- **Direction**: Write out the listing below again, precisely as it is given.

---

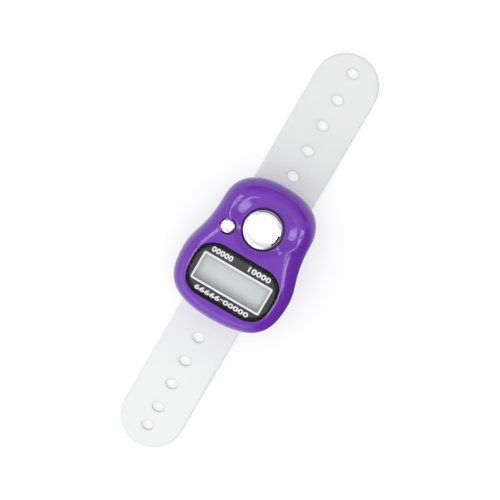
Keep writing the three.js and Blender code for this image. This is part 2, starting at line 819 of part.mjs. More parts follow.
place(caseGroup, 'top_shell', topShell(), purple);
place(caseGroup, 'bottom_case', bottomCase(), purple);
place(caseGroup, 'display_lens', displayLens(), clear);
place(caseGroup, 'lens_tape', lensTape(), tapeFinish);
place(caseGroup, 'front_polariser', frontPolariser(), foil);
place(caseGroup, 'front_glass', lcdPlate(lcdWidth, lcdLow, lcdHigh, frontGlassZ, glassThickness), glass);
place(caseGroup, 'rear_glass', lcdPlate(lcdWidth, rearLow, lcdHigh, rearGlassZ, glassThickness), glass);
place(caseGroup, 'reflector', reflector(), foil);
place(caseGroup, 'zebra_strip', zebraStrip(), rubber);
place(caseGroup, 'circuit_board', circuitBoard(), laminate);
place(caseGroup, 'chip_resin', chipResin(), resin);
place(caseGroup, 'capacitor', smallChip(-besideChip, ...capacitorSize), tapeFinish);
place(caseGroup, 'resistor', smallChip(besideChip, ...resistorSize), resin);
const countCap = buttonCap(0, countLine, countRadius, countTop, countFlange, crownZ + countProud, roundSteps);
const resetCap = buttonCap(
  resetX, resetLine, resetRadius, resetTop, resetFlange, crownZ + resetProud, roundSteps * 2 / 3,
);
place(caseGroup, 'count_button', countCap, chrome);
place(caseGroup, 'reset_button', resetCap, chrome);
place(caseGroup, 'count_dome', rubberDome(0, countLine, countFlange * 0.75), rubber);
place(caseGroup, 'reset_dome', rubberDome(resetX, resetLine, resetFlange * 0.9), rubber);
place(caseGroup, 'count_pill', rod(countPill, pillZ, pillZ + pillThickness, 0, countLine), carbon);
place(caseGroup, 'reset_pill', rod(resetPill, pillZ, pillZ + pillThickness, resetX, resetLine), carbon);
place(caseGroup, 'cell_can', cellCan(), steel);
place(caseGroup, 'cell_seal', cellSeal(), nylon);
place(caseGroup, 'cell_cap', cellCap(), steel);
place(caseGroup, 'negative_contact', negativeContact(), steel);
place(caseGroup, 'positive_contact', positiveContact(), steel);
caseScrewPlaces.forEach(([x, y], i) => {
  const body = screw(x, y, screwSeatZ, caseScrewRadius, caseScrewLength, caseHeadRadius, caseHeadHeight);
  place(caseGroup, `case_screw_${i + 1}`, body, steel);
});
boardScrewPlaces.forEach(([x, y], i) => {
  const body = screw(x, y, boardZ, boardScrewRadius, boardScrewLength, boardHeadRadius, boardHeadHeight);
  place(caseGroup, `board_screw_${i + 1}`, body, steel);
});
for (const [name, body] of strapPieces()) {
  place(counter, name, body, milky);
}

export default counter;
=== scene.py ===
# Finger tally counter: a purple case with a chrome count button and a small display, on a
# milky perforated strap. Metres. The strap lies along Y and the display end points to +Y.
from math import cos, pi, radians, sin, tan

import bmesh
import bpy
import numpy as np
from mathutils import Matrix, Vector
from mathutils.geometry import delaunay_2d_cdt


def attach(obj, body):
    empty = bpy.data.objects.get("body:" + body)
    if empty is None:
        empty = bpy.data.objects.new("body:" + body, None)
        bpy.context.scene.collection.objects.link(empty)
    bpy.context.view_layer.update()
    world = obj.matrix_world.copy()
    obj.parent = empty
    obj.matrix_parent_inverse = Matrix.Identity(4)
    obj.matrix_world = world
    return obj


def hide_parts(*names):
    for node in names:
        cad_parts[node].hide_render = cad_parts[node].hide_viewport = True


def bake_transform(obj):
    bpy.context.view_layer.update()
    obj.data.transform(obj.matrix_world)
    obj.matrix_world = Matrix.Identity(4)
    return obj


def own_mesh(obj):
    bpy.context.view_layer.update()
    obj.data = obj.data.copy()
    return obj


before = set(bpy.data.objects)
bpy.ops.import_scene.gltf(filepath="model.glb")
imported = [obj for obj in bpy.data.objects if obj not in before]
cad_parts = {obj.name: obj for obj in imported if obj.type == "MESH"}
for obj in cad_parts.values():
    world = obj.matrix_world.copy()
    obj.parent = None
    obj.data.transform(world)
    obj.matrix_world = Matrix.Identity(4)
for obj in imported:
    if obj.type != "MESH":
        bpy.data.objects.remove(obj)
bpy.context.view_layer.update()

# The counter lies on a white table under a wide white tent. The camera stands right over it,
# leaning a little to the near end of the strap, and is turned so that the strap runs from the
# lower left to the upper right. The frame is 500 pixels square and 36 mm of sensor wide.
frame_pixels = 500
sensor = 36.0
focal_pixels = 1430
eye_distance = 0.350
eye_side = tan(radians(1.2))
eye_near = -tan(radians(7.0))
camera_turn = radians(210.2)
middle_pixel = (247.7, 253.5)

eye_back = Vector((eye_side, eye_near, 1.0)).normalized()
level_right = (Vector((1, 0, 0)) - eye_back.x * eye_back).normalized()
level_up = eye_back.cross(level_right)
eye_right = cos(camera_turn) * level_right + sin(camera_turn) * level_up
eye_up = eye_back.cross(eye_right)
camera = bpy.data.objects.new("camera", bpy.data.cameras.new("camera"))
camera.data.sensor_width = sensor
camera.data.lens = sensor * focal_pixels / frame_pixels
camera.data.shift_x = (frame_pixels / 2 - middle_pixel[0]) / frame_pixels
camera.data.shift_y = (middle_pixel[1] - frame_pixels / 2) / frame_pixels
camera.data.clip_start = 0.01
camera.matrix_world = Matrix((
    (eye_right.x, eye_up.x, eye_back.x, eye_back.x * eye_distance),
    (eye_right.y, eye_up.y, eye_back.y, eye_back.y * eye_distance),
    (eye_right.z, eye_up.z, eye_back.z, eye_back.z * eye_distance),
    (0, 0, 0, 1),
))
bpy.context.scene.collection.objects.link(camera)
bpy.context.scene.camera = camera
bpy.context.scene.view_settings.view_transform = "Standard"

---

- **Finished exercise**:
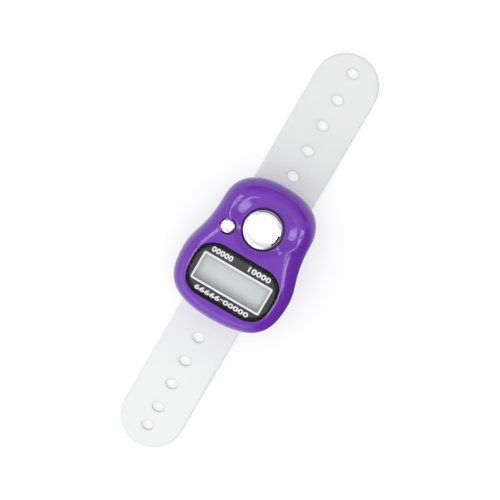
Keep writing the three.js and Blender code for this image. This is part 2, starting at line 819 of part.mjs. More parts follow.
place(caseGroup, 'top_shell', topShell(), purple);
place(caseGroup, 'bottom_case', bottomCase(), purple);
place(caseGroup, 'display_lens', displayLens(), clear);
place(caseGroup, 'lens_tape', lensTape(), tapeFinish);
place(caseGroup, 'front_polariser', frontPolariser(), foil);
place(caseGroup, 'front_glass', lcdPlate(lcdWidth, lcdLow, lcdHigh, frontGlassZ, glassThickness), glass);
place(caseGroup, 'rear_glass', lcdPlate(lcdWidth, rearLow, lcdHigh, rearGlassZ, glassThickness), glass);
place(caseGroup, 'reflector', reflector(), foil);
place(caseGroup, 'zebra_strip', zebraStrip(), rubber);
place(caseGroup, 'circuit_board', circuitBoard(), laminate);
place(caseGroup, 'chip_resin', chipResin(), resin);
place(caseGroup, 'capacitor', smallChip(-besideChip, ...capacitorSize), tapeFinish);
place(caseGroup, 'resistor', smallChip(besideChip, ...resistorSize), resin);
const countCap = buttonCap(0, countLine, countRadius, countTop, countFlange, crownZ + countProud, roundSteps);
const resetCap = buttonCap(
  resetX, resetLine, resetRadius, resetTop, resetFlange, crownZ + resetProud, roundSteps * 2 / 3,
);
place(caseGroup, 'count_button', countCap, chrome);
place(caseGroup, 'reset_button', resetCap, chrome);
place(caseGroup, 'count_dome', rubberDome(0, countLine, countFlange * 0.75), rubber);
place(caseGroup, 'reset_dome', rubberDome(resetX, resetLine, resetFlange * 0.9), rubber);
place(caseGroup, 'count_pill', rod(countPill, pillZ, pillZ + pillThickness, 0, countLine), carbon);
place(caseGroup, 'reset_pill', rod(resetPill, pillZ, pillZ + pillThickness, resetX, resetLine), carbon);
place(caseGroup, 'cell_can', cellCan(), steel);
place(caseGroup, 'cell_seal', cellSeal(), nylon);
place(caseGroup, 'cell_cap', cellCap(), steel);
place(caseGroup, 'negative_contact', negativeContact(), steel);
place(caseGroup, 'positive_contact', positiveContact(), steel);
caseScrewPlaces.forEach(([x, y], i) => {
  const body = screw(x, y, screwSeatZ, caseScrewRadius, caseScrewLength, caseHeadRadius, caseHeadHeight);
  place(caseGroup, `case_screw_${i + 1}`, body, steel);
});
boardScrewPlaces.forEach(([x, y], i) => {
  const body = screw(x, y, boardZ, boardScrewRadius, boardScrewLength, boardHeadRadius, boardHeadHeight);
  place(caseGroup, `board_screw_${i + 1}`, body, steel);
});
for (const [name, body] of strapPieces()) {
  place(counter, name, body, milky);
}

export default counter;
=== scene.py ===
# Finger tally counter: a purple case with a chrome count button and a small display, on a
# milky perforated strap. Metres. The strap lies along Y and the display end points to +Y.
from math import cos, pi, radians, sin, tan

import bmesh
import bpy
import numpy as np
from mathutils import Matrix, Vector
from mathutils.geometry import delaunay_2d_cdt


def attach(obj, body):
    empty = bpy.data.objects.get("body:" + body)
    if empty is None:
        empty = bpy.data.objects.new("body:" + body, None)
        bpy.context.scene.collection.objects.link(empty)
    bpy.context.view_layer.update()
    world = obj.matrix_world.copy()
    obj.parent = empty
    obj.matrix_parent_inverse = Matrix.Identity(4)
    obj.matrix_world = world
    return obj


def hide_parts(*names):
    for node in names:
        cad_parts[node].hide_render = cad_parts[node].hide_viewport = True


def bake_transform(obj):
    bpy.context.view_layer.update()
    obj.data.transform(obj.matrix_world)
    obj.matrix_world = Matrix.Identity(4)
    return obj


def own_mesh(obj):
    bpy.context.view_layer.update()
    obj.data = obj.data.copy()
    return obj


before = set(bpy.data.objects)
bpy.ops.import_scene.gltf(filepath="model.glb")
imported = [obj for obj in bpy.data.objects if obj not in before]
cad_parts = {obj.name: obj for obj in imported if obj.type == "MESH"}
for obj in cad_parts.values():
    world = obj.matrix_world.copy()
    obj.parent = None
    obj.data.transform(world)
    obj.matrix_world = Matrix.Identity(4)
for obj in imported:
    if obj.type != "MESH":
        bpy.data.objects.remove(obj)
bpy.context.view_layer.update()

# The counter lies on a white table under a wide white tent. The camera stands right over it,
# leaning a little to the near end of the strap, and is turned so that the strap runs from the
# lower left to the upper right. The frame is 500 pixels square and 36 mm of sensor wide.
frame_pixels = 500
sensor = 36.0
focal_pixels = 1430
eye_distance = 0.350
eye_side = tan(radians(1.2))
eye_near = -tan(radians(7.0))
camera_turn = radians(210.2)
middle_pixel = (247.7, 253.5)

eye_back = Vector((eye_side, eye_near, 1.0)).normalized()
level_right = (Vector((1, 0, 0)) - eye_back.x * eye_back).normalized()
level_up = eye_back.cross(level_right)
eye_right = cos(camera_turn) * level_right + sin(camera_turn) * level_up
eye_up = eye_back.cross(eye_right)
camera = bpy.data.objects.new("camera", bpy.data.cameras.new("camera"))
camera.data.sensor_width = sensor
camera.data.lens = sensor * focal_pixels / frame_pixels
camera.data.shift_x = (frame_pixels / 2 - middle_pixel[0]) / frame_pixels
camera.data.shift_y = (middle_pixel[1] - frame_pixels / 2) / frame_pixels
camera.data.clip_start = 0.01
camera.matrix_world = Matrix((
    (eye_right.x, eye_up.x, eye_back.x, eye_back.x * eye_distance),
    (eye_right.y, eye_up.y, eye_back.y, eye_back.y * eye_distance),
    (eye_right.z, eye_up.z, eye_back.z, eye_back.z * eye_distance),
    (0, 0, 0, 1),
))
bpy.context.scene.collection.objects.link(camera)
bpy.context.scene.camera = camera
bpy.context.scene.view_settings.view_transform = "Standard"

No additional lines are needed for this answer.